While I understand the dynamic nature of sequence data and chip design, I would expect that such discordance, when reported in a single paper, would be addressed by the authors as the paper is published, and it should not be left to the reader to have to spend precious hours poring over the data trying to make sense of it, engage in communications with the author, and then, eventually, be told to download the raw data and re-analyse it in order to find the answers to their questions.

Even if the authors did a bad job presenting their work in a careless and possibly wrong way (I won't know until i re-analyse ,and I'll be damned if I waste any more of my time on that), what role does peer-review serve? Finally, the scientific community suffers because of time spent in following wrong leads that were not thoroughly researched in the first place and high profile, high impact journals actually publish what is essentially incorrect or invalidated information.


Sakshi said...

Ask me about the HTS data and how much BS passes as true hits sometime. It is a sore point with me.

A lot of BS passes onto high end journals too. Its a loss of time, money and lot of heartache to redo some of the experiments again. Not to mention how no one believes you if you cant get the expt to work - coz the said group got published in N/S/C... Arggh.. I think I will stop here - still very angry about some things :(

P said...

They asked you re-analyze their data???? Wow that is just beyond ridiculous. There should be some place where we can report such misconduct.
It's really surprising how such papers get published, that too in reputed journals. I won't be surprised if one of those big name authors also feature on the editors' list or some such of that journal. Once someone is famous, hardly anyone dares to question them...peer review is just a formality then. When it comes to us newbies then they make us change the language of abstract 3 times to make it 'more attractive to general reader'!

TBIF said...

PLOS is an open-access journal and tries very hard to harness the power of Web 2.0

They have a comment option on their articles to encourage discussion. By their own estimate it is an underused feature. However, in a perfect world, if discrepancies or doubts or questions arose then reader comments would help start a discussion - like on a blog.

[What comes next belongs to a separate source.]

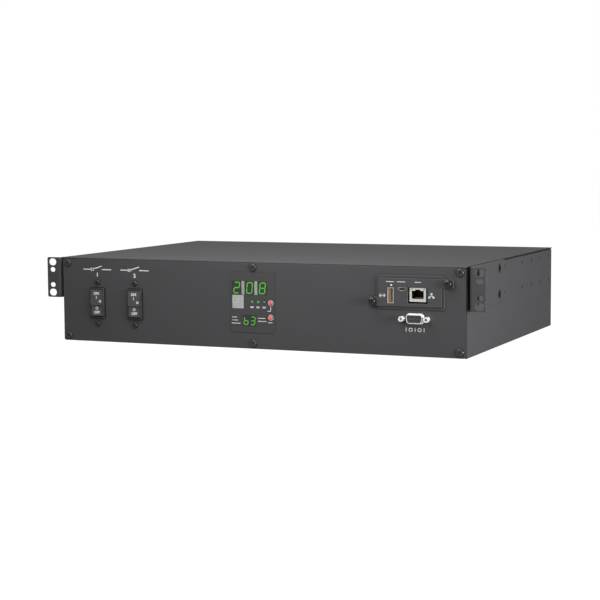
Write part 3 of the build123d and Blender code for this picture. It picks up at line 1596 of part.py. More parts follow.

Maybe you could try going that route.

The_Girl_From_Ipanema said...

yes, I think the problem is pronounced in HTS. Because of the very nature/scale of the data, people can slip BS in and it escapes notice or gets overlooked. Unfortunately, everything is HTS these days, and that only means we are all swimming in a sea of BS, trying to make sense of it and ending up reinventing the wheel for ourselves, inspite of a thousand papers out there reporting "Candidate genes".

Exactly. I would be so ashamed to have to tell someone to reanalyse data that I published in a journal. They guy told me that in a very pedantic fashion too, as in "you know, you should re-analyze it and i can help u with it but u shd do it because this data is so dynamic".
And I was thinking the same thing- there has to be some redressal- some platform where these things can be voiced.

I have begun the process of annotating the paper on PLOS website-at the very least, someone else going through the paper will not waste his/her time like me, and will be aware of the discrepancies.

Ni said...

err....I actually read all of it, start to end. Of course there is nothing for me to add, because I understand none of it.

aequo animo said...

The small font is bad. yeah, and most journals publish crap too.